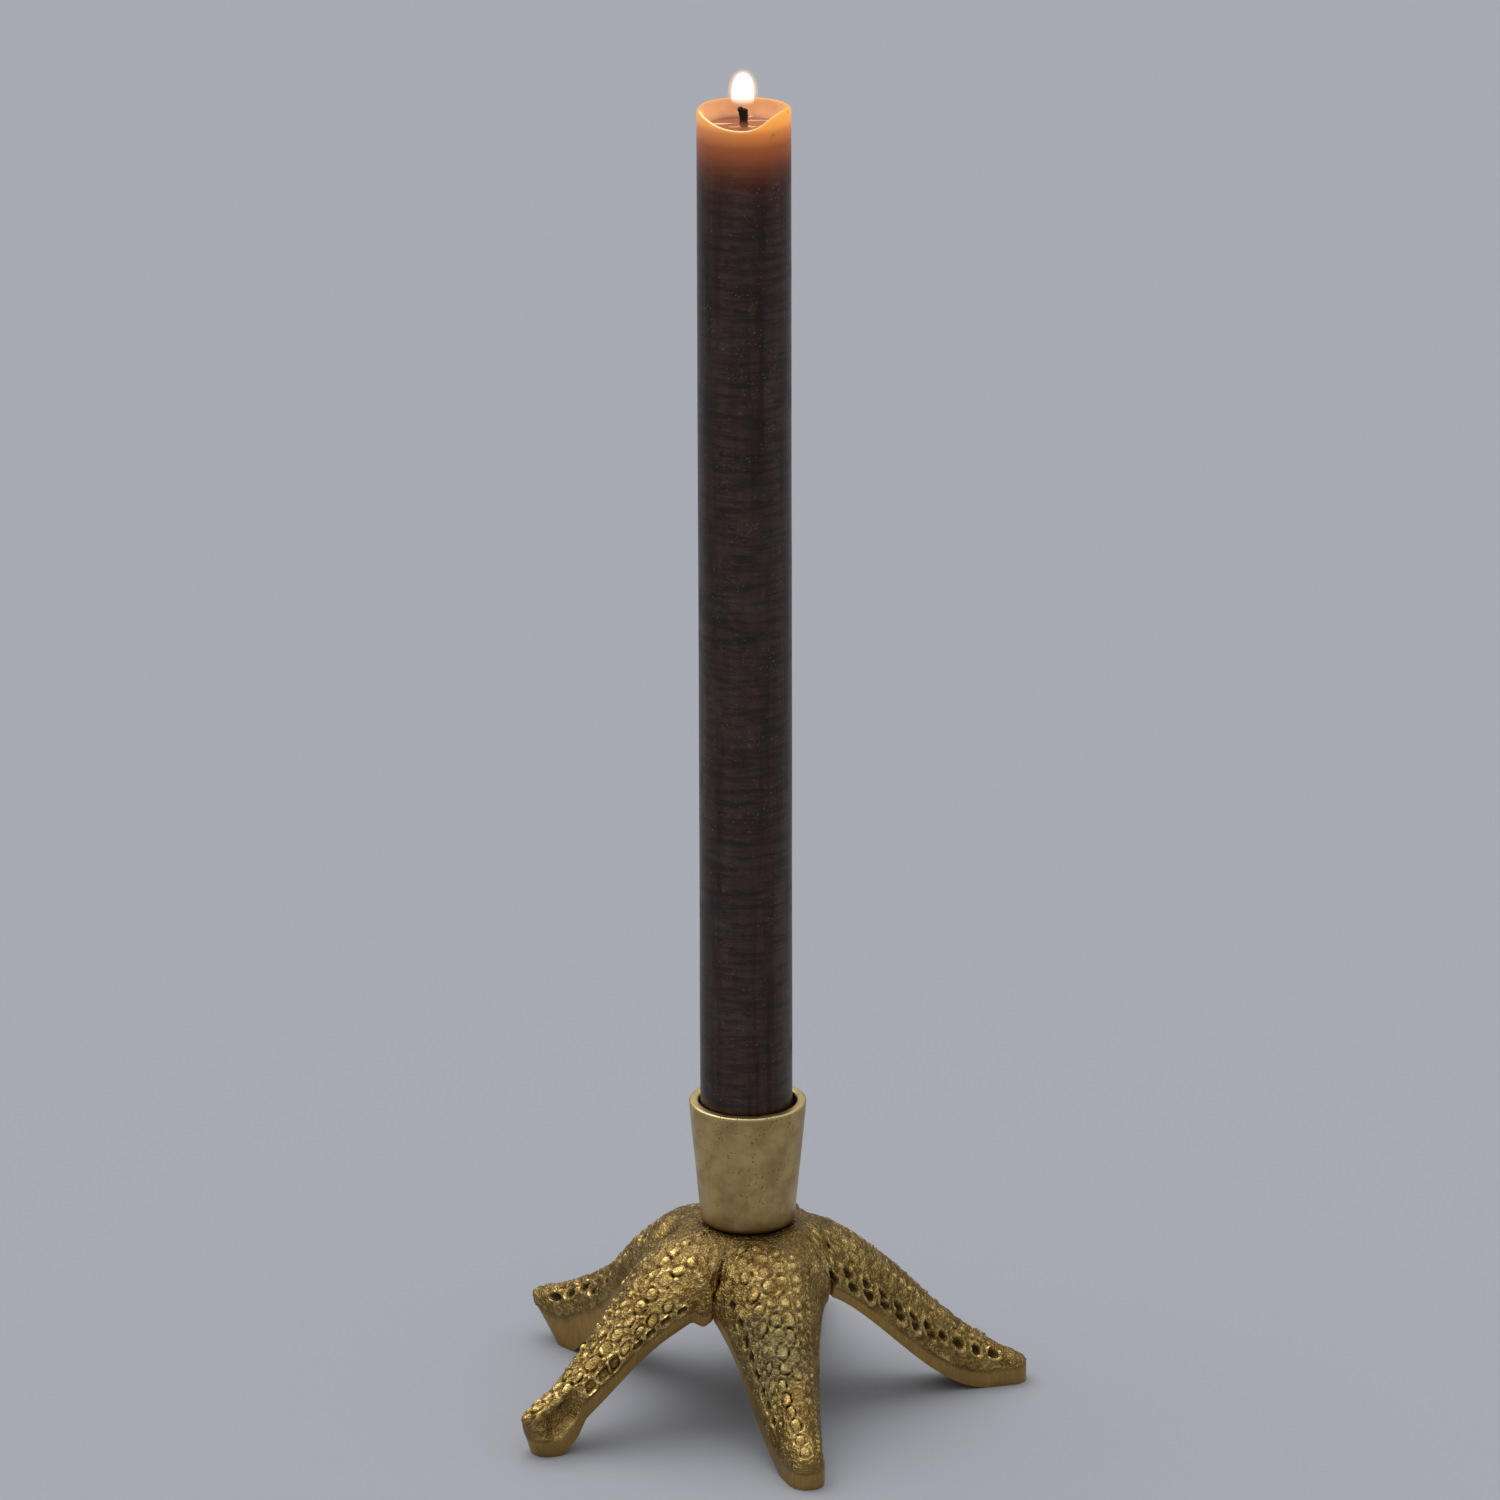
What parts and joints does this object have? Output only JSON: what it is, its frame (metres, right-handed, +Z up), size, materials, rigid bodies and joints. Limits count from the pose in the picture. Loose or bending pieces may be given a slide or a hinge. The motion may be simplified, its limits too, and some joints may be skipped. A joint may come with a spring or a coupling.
{
  "type": "candle holder",
  "caption": "Cast brass starfish standing on its arm tips, with a tapered brass cup screwed to its centre that holds a tall dark dinner candle.",
  "frame": {"origin": "on the floor, at the middle of the rectangle round the five feet", "axes": "+Z up along the candle, +Y away from the viewer of the picture, +X to the right, towards the longest arm"},
  "size_m": [0.1214, 0.1222, 0.3209],
  "materials": {
    "cast_brass": "old polished casting with dark recesses",
    "turned_brass": "satin, dulled with age",
    "screw_steel": "plain zinc",
    "dark_wax": "smooth dark wax",
    "charred_cotton": "charred cotton"
  },
  "bodies": {
    "holder": {"starfish_base": "cast_brass", "candle_cup": "turned_brass", "fixing_screw": "screw_steel", "screw_washer": "screw_steel"},
    "candle": {"candle": "dark_wax", "wick": "charred_cotton"}
  },
  "joints": [
    {"name": "candle_lift", "type": "slide", "parent": "holder", "child": "candle", "axis": [0, 0, 1], "range_m": [0, 0.04]}
  ]
}
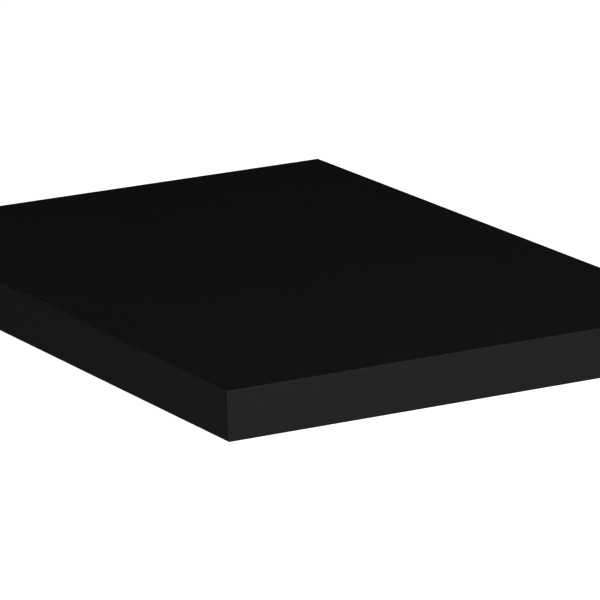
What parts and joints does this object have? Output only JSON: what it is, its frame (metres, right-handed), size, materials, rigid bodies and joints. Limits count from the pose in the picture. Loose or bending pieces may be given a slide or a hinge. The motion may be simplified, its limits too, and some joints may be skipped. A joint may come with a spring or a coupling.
{
  "type": "kick plate",
  "caption": "Thick flat rectangular door kick plate in matte black, square edged and seamless, with foam tape under release liners on its back.",
  "frame": {"origin": "middle of the plate in plan, on the plane of the release liners, which is what the plate rests on when it lies face up", "axes": "+Z out of the face, towards whoever looks at the door; +Y along the width, to the plate's left side as seen from the front; +X up the door, along the height"},
  "size_m": [0.2032, 0.3048, 0.0192],
  "materials": {
    "core_board": "raw medium-density fibreboard, milled",
    "face_laminate": "dead matte black laminate, no pattern",
    "backing_laminate": "plain black balancing laminate, lightly sanded",
    "edge_band": "matte black plastic edge banding, fine grained",
    "foam_tape": "closed-cell acrylic foam tape, dark grey",
    "release_liner": "thin satin polyethylene film"
  },
  "bodies": {
    "root": {"core_board": "core_board", "face_laminate": "face_laminate", "backing_laminate": "backing_laminate", "edge_band_top": "edge_band", "edge_band_bottom": "edge_band", "edge_band_left": "edge_band", "edge_band_right": "edge_band", "tape_top": "foam_tape", "tape_bottom": "foam_tape", "tape_left": "foam_tape", "tape_right": "foam_tape", "tape_middle": "foam_tape", "liner_top": "release_liner", "liner_bottom": "release_liner", "liner_left": "release_liner", "liner_right": "release_liner", "liner_middle": "release_liner"}
  },
  "joints": []
}
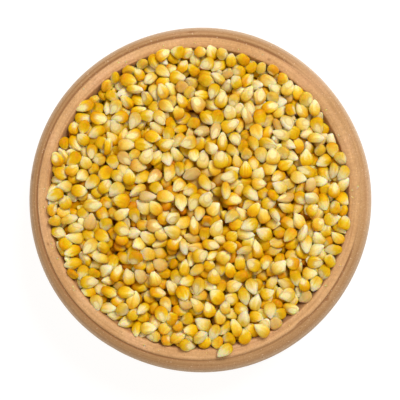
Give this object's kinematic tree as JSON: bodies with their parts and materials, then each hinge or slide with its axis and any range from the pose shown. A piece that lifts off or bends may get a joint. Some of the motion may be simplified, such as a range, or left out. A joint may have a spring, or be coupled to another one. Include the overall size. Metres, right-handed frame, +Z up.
{
  "type": "bowl of corn kernels",
  "caption": "Round unglazed terracotta bowl with a flat banded rim, heaped to a low dome with dry yellow popcorn kernels.",
  "frame": {"origin": "centre of the bowl's flat underside, on the surface it stands on", "axes": "+Z up along the bowl's axis, X and Y level; the bowl is turned, so X and Y are free"},
  "size_m": [0.172, 0.172, 0.0636],
  "materials": {
    "terracotta": "unglazed, matt, finely speckled, with turned lines",
    "corn": "dry kernels with a soft gloss, yellow to amber, paler at the tips"
  },
  "bodies": {
    "root": {"bowl": "terracotta", "kernel_heap": "corn", "kernel_01": "corn", "kernel_02": "corn", "kernel_03": "corn", "kernel_04": "corn", "kernel_05": "corn", "kernel_06": "corn", "kernel_07": "corn", "kernel_08": "corn", "kernel_09": "corn", "kernel_10": "corn", "kernel_11": "corn", "kernel_12": "corn", "kernel_13": "corn", "kernel_14": "corn", "kernel_15": "corn", "kernel_16": "corn", "kernel_17": "corn", "kernel_18": "corn", "kernel_19": "corn", "kernel_20": "corn", "kernel_21": "corn", "kernel_22": "corn", "kernel_23": "corn", "kernel_24": "corn", "kernel_25": "corn", "kernel_26": "corn", "kernel_27": "corn", "kernel_28": "corn", "kernel_29": "corn", "kernel_30": "corn", "kernel_31": "corn", "kernel_32": "corn", "kernel_33": "corn", "kernel_34": "corn", "kernel_35": "corn", "kernel_36": "corn", "kernel_37": "corn", "kernel_38": "corn", "kernel_39": "corn", "kernel_40": "corn", "kernel_41": "corn", "kernel_42": "corn", "kernel_43": "corn", "kernel_44": "corn", "kernel_45": "corn", "kernel_46": "corn", "kernel_47": "corn", "kernel_48": "corn", "kernel_49": "corn", "kernel_50": "corn", "kernel_51": "corn", "kernel_52": "corn", "kernel_53": "corn", "kernel_54": "corn", "kernel_55": "corn", "kernel_56": "corn", "kernel_57": "corn", "kernel_58": "corn"}
  },
  "joints": []
}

+ + + + +

Write out the entries above word for word.

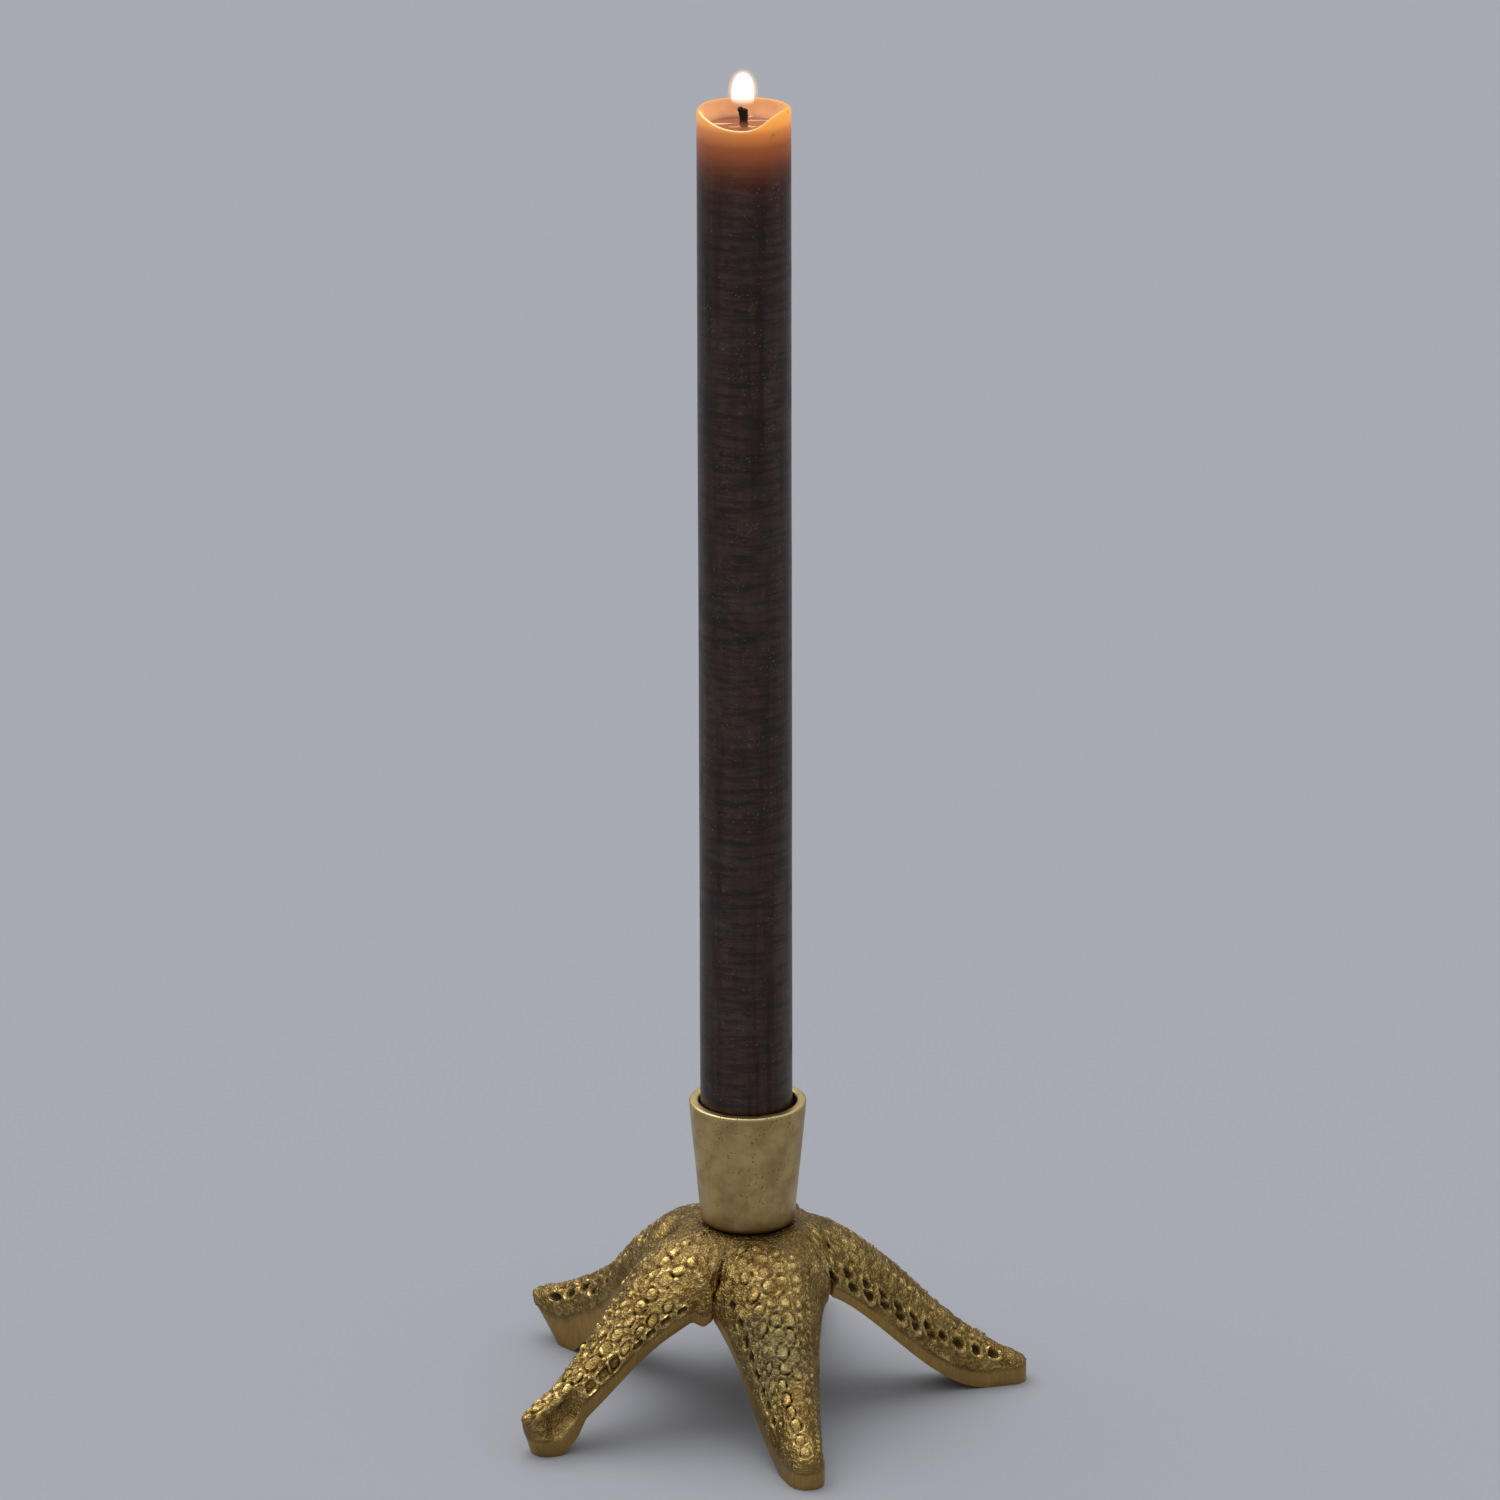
What parts and joints does this object have? Output only JSON: what it is, its frame (metres, right-handed, +Z up), size, materials, rigid bodies and joints. Limits count from the pose in the picture. Loose or bending pieces may be given a slide or a hinge. The motion may be simplified, its limits too, and some joints may be skipped. A joint may come with a spring or a coupling.
{
  "type": "candle holder",
  "caption": "Cast brass starfish standing on its arm tips, with a tapered brass cup screwed to its centre that holds a tall dark dinner candle.",
  "frame": {"origin": "on the floor, at the middle of the rectangle round the five feet", "axes": "+Z up along the candle, +Y away from the viewer of the picture, +X to the right, towards the longest arm"},
  "size_m": [0.1214, 0.1222, 0.3209],
  "materials": {
    "cast_brass": "old polished casting with dark recesses",
    "turned_brass": "satin, dulled with age",
    "screw_steel": "plain zinc",
    "dark_wax": "smooth dark wax",
    "charred_cotton": "charred cotton"
  },
  "bodies": {
    "holder": {"starfish_base": "cast_brass", "candle_cup": "turned_brass", "fixing_screw": "screw_steel", "screw_washer": "screw_steel"},
    "candle": {"candle": "dark_wax", "wick": "charred_cotton"}
  },
  "joints": [
    {"name": "candle_lift", "type": "slide", "parent": "holder", "child": "candle", "axis": [0, 0, 1], "range_m": [0, 0.04]}
  ]
}
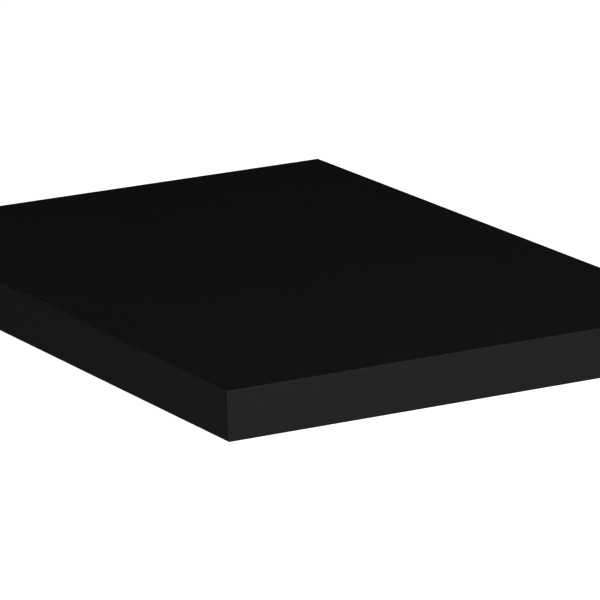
What parts and joints does this object have? Output only JSON: what it is, its frame (metres, right-handed), size, materials, rigid bodies and joints. Limits count from the pose in the picture. Loose or bending pieces may be given a slide or a hinge. The motion may be simplified, its limits too, and some joints may be skipped. A joint may come with a spring or a coupling.
{
  "type": "kick plate",
  "caption": "Thick flat rectangular door kick plate in matte black, square edged and seamless, with foam tape under release liners on its back.",
  "frame": {"origin": "middle of the plate in plan, on the plane of the release liners, which is what the plate rests on when it lies face up", "axes": "+Z out of the face, towards whoever looks at the door; +Y along the width, to the plate's left side as seen from the front; +X up the door, along the height"},
  "size_m": [0.2032, 0.3048, 0.0192],
  "materials": {
    "core_board": "raw medium-density fibreboard, milled",
    "face_laminate": "dead matte black laminate, no pattern",
    "backing_laminate": "plain black balancing laminate, lightly sanded",
    "edge_band": "matte black plastic edge banding, fine grained",
    "foam_tape": "closed-cell acrylic foam tape, dark grey",
    "release_liner": "thin satin polyethylene film"
  },
  "bodies": {
    "root": {"core_board": "core_board", "face_laminate": "face_laminate", "backing_laminate": "backing_laminate", "edge_band_top": "edge_band", "edge_band_bottom": "edge_band", "edge_band_left": "edge_band", "edge_band_right": "edge_band", "tape_top": "foam_tape", "tape_bottom": "foam_tape", "tape_left": "foam_tape", "tape_right": "foam_tape", "tape_middle": "foam_tape", "liner_top": "release_liner", "liner_bottom": "release_liner", "liner_left": "release_liner", "liner_right": "release_liner", "liner_middle": "release_liner"}
  },
  "joints": []
}
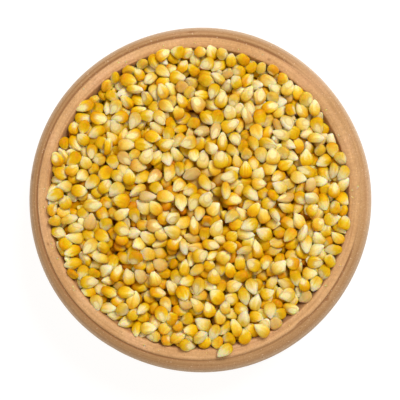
Give this object's kinematic tree as JSON: bodies with their parts and materials, then each hinge or slide with its axis and any range from the pose shown. A piece that lifts off or bends may get a joint. Some of the motion may be simplified, such as a range, or left out. A joint may have a spring, or be coupled to another one. Include the overall size. Metres, right-handed frame, +Z up.
{
  "type": "bowl of corn kernels",
  "caption": "Round unglazed terracotta bowl with a flat banded rim, heaped to a low dome with dry yellow popcorn kernels.",
  "frame": {"origin": "centre of the bowl's flat underside, on the surface it stands on", "axes": "+Z up along the bowl's axis, X and Y level; the bowl is turned, so X and Y are free"},
  "size_m": [0.172, 0.172, 0.0636],
  "materials": {
    "terracotta": "unglazed, matt, finely speckled, with turned lines",
    "corn": "dry kernels with a soft gloss, yellow to amber, paler at the tips"
  },
  "bodies": {
    "root": {"bowl": "terracotta", "kernel_heap": "corn", "kernel_01": "corn", "kernel_02": "corn", "kernel_03": "corn", "kernel_04": "corn", "kernel_05": "corn", "kernel_06": "corn", "kernel_07": "corn", "kernel_08": "corn", "kernel_09": "corn", "kernel_10": "corn", "kernel_11": "corn", "kernel_12": "corn", "kernel_13": "corn", "kernel_14": "corn", "kernel_15": "corn", "kernel_16": "corn", "kernel_17": "corn", "kernel_18": "corn", "kernel_19": "corn", "kernel_20": "corn", "kernel_21": "corn", "kernel_22": "corn", "kernel_23": "corn", "kernel_24": "corn", "kernel_25": "corn", "kernel_26": "corn", "kernel_27": "corn", "kernel_28": "corn", "kernel_29": "corn", "kernel_30": "corn", "kernel_31": "corn", "kernel_32": "corn", "kernel_33": "corn", "kernel_34": "corn", "kernel_35": "corn", "kernel_36": "corn", "kernel_37": "corn", "kernel_38": "corn", "kernel_39": "corn", "kernel_40": "corn", "kernel_41": "corn", "kernel_42": "corn", "kernel_43": "corn", "kernel_44": "corn", "kernel_45": "corn", "kernel_46": "corn", "kernel_47": "corn", "kernel_48": "corn", "kernel_49": "corn", "kernel_50": "corn", "kernel_51": "corn", "kernel_52": "corn", "kernel_53": "corn", "kernel_54": "corn", "kernel_55": "corn", "kernel_56": "corn", "kernel_57": "corn", "kernel_58": "corn"}
  },
  "joints": []
}